Succeeding in 1966 to his family viscountcy (created in 1550), he served as President of Yorkshire Cricket Club between 1984 and 1989. In the words of his Guardian obituary, Yorkshire CCC was "a snakepit of competing egos, ruinously split over [Sir] Geoffrey Boycott's role, taking [Viscount] Mountgarret's large and entirely unapologetic personality to thump them all back together".[2] Lord Mountgarret was also a member of MCC.
Disposing of Nidd Hall in the late 1960s to pay off inheritance taxes, Mountgarret removed to the 2,000-acre (8.1 km2) estate in South Stainley, near Ripon, later selling the lordship of the manor of Stanbury.[3]
In 1997, Viscount Mountgarret succeeded his kinsman Charles Butler, 7th Marquess of Ormonde, as Chief Butler and Chief of the Butlers of Ireland remaining heir presumptive to the now dormant earldoms of Ormond (created 1328) and Ossory (created 1528).[4]
Controversies
[edit]In 1982, Mountgarret fired a shotgun at a hot-air balloon manned by tourists which floated low over his Yorkshire grouse moor: he was fined £1,800 by Skipton magistrates. In the 1990s he was found to have mistreated his domestic staff, cowing them with "unpredictable, irrational and intolerable rages", according to the industrial tribunal which awarded £20,000 to his former gamekeeper.
As a member of the House of Lords from 1966 until 1999, his views included calls for the return of the birch, execution by lethal injection and the castration of rapists.[5]
Marriages and children
[edit]Lord Mountgarret married three times. His first wife was Gillian Margaret Buckley (later Lady Howard de Walden), daughter of Cyril Francis Stewart Buckley and Audrey Burmester, on 20 May 1960 but divorced in 1970. Lord and Lady Mountgarret had two sons and a daughter:
![](http://upload.wikimedia.org/wikipedia/commons/thumb/8/8e/Earl_of_Carrick_COA.svg/150px-Earl_of_Carrick_COA.svg.png)
- Piers James Richard Butler, 18th Viscount Mountgarret (b. 15 April 1961), married firstly Laura Brown Gary Williams (daughter of Albert Dickins Williams Jr, of Lake Forest, Ill., U.S.A.), in 1995 and divorced in 2000.
- Hon. Alexa Sterling Hadley Butler (b. 16 February 1997), married William Mortimer, son of Jill Mortimer[6]
- Hon. Morgan Dickins Somerset Butler (b. 14 May 1999)
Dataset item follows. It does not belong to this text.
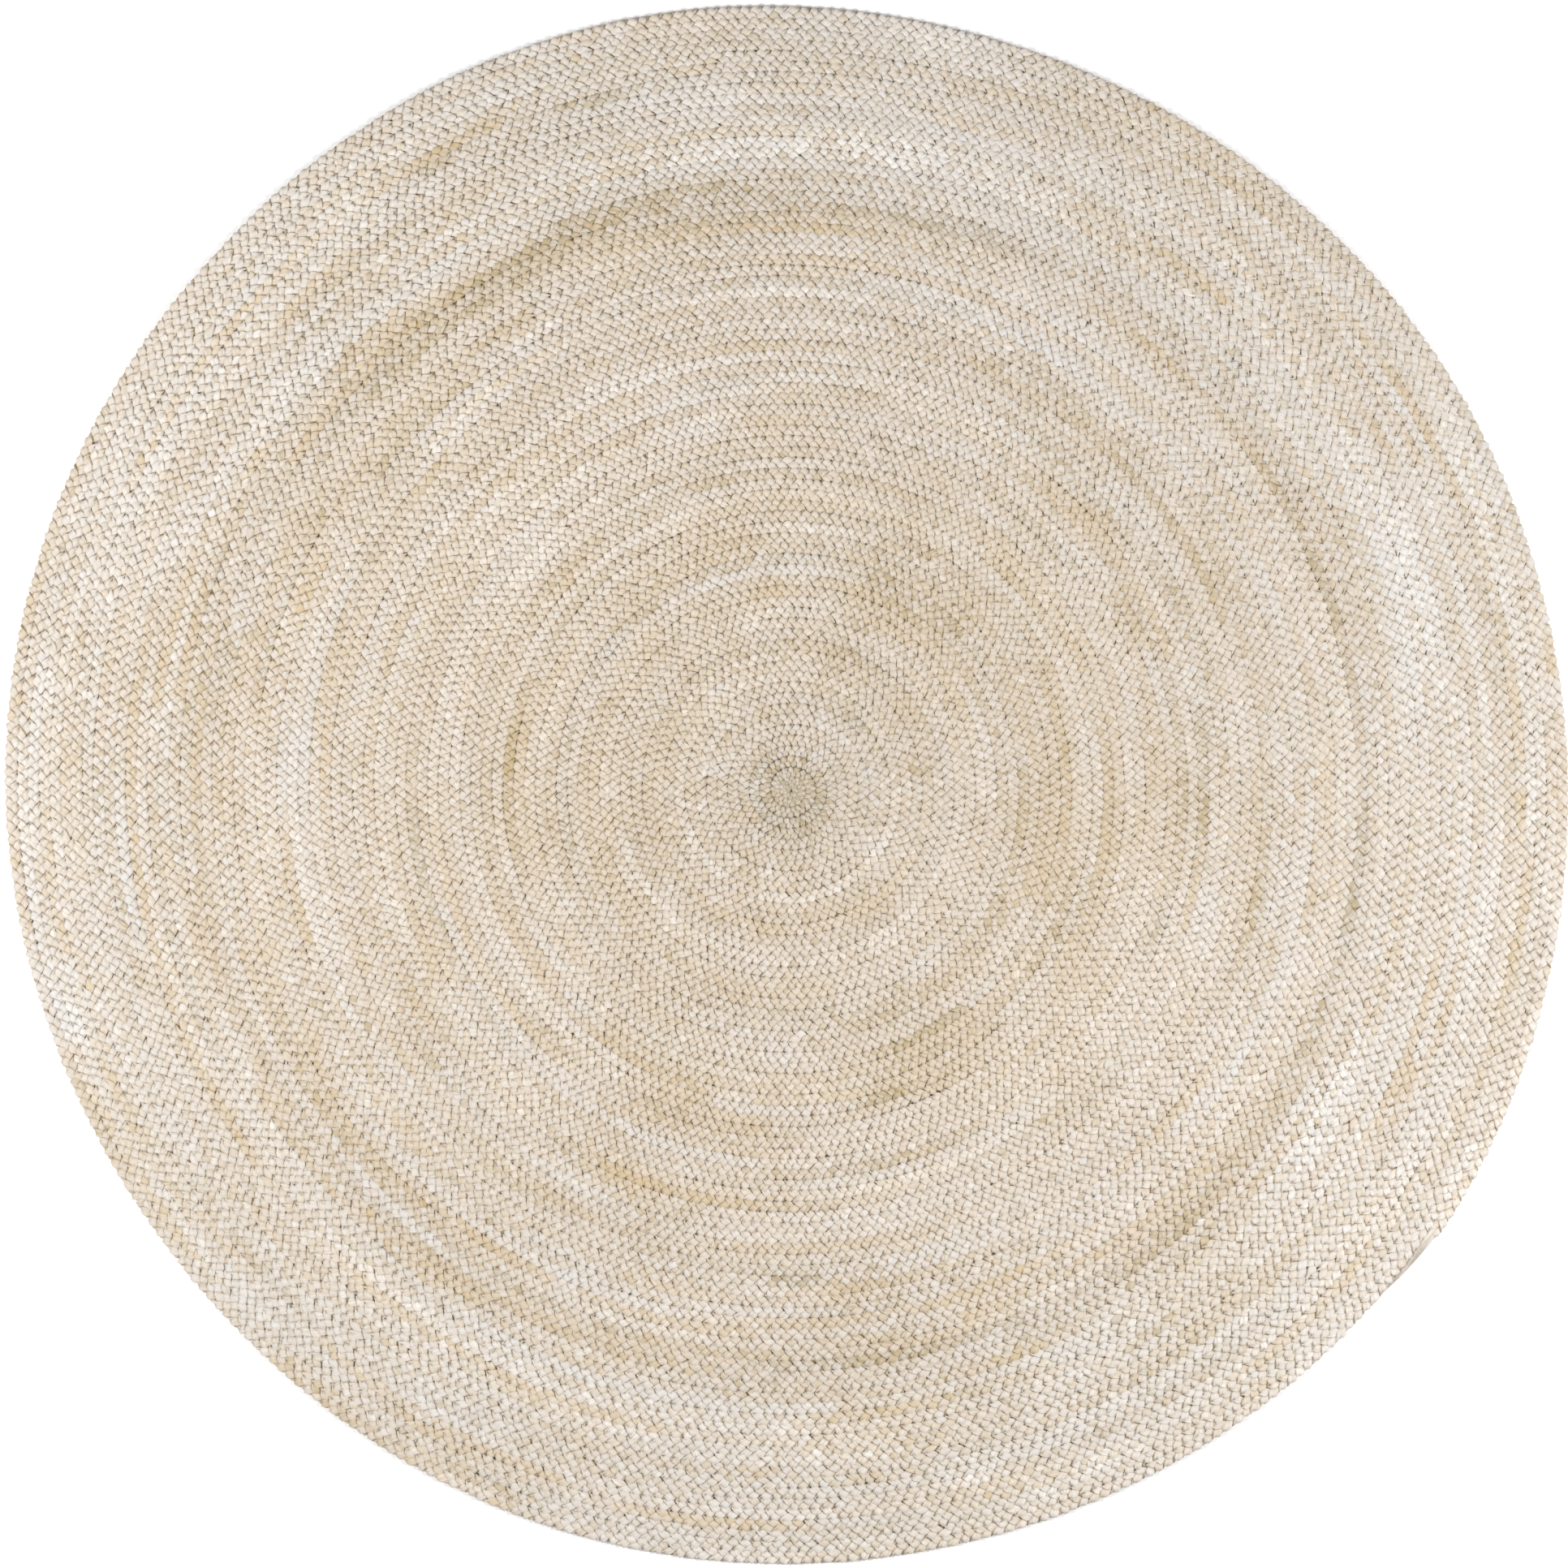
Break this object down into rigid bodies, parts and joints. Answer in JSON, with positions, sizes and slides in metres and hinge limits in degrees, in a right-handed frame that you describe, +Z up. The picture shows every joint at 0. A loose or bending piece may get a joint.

- Piers James Richard Butler, 18th Viscount Mountgarret, married secondly Fenella Mary Fawcus, daughter of Mr and Mrs David Fawcus,[7] on 30 December 2006.
- Hon. Venetia Ellice Cara Butler (b. 25 September 2013)[8]
- Hon. Theo Oliver Stafford Butler (b. 11 October 2015), heir apparent.
- Hon. Edmund Henry Richard Butler (b. 1 September 1962), married Adella I Lloyd, daughter of M. Lloyd, of New York City, in 1988 and divorced in 1989.
- Hon. Tara Sequoia Butler (b. 2 June 1997)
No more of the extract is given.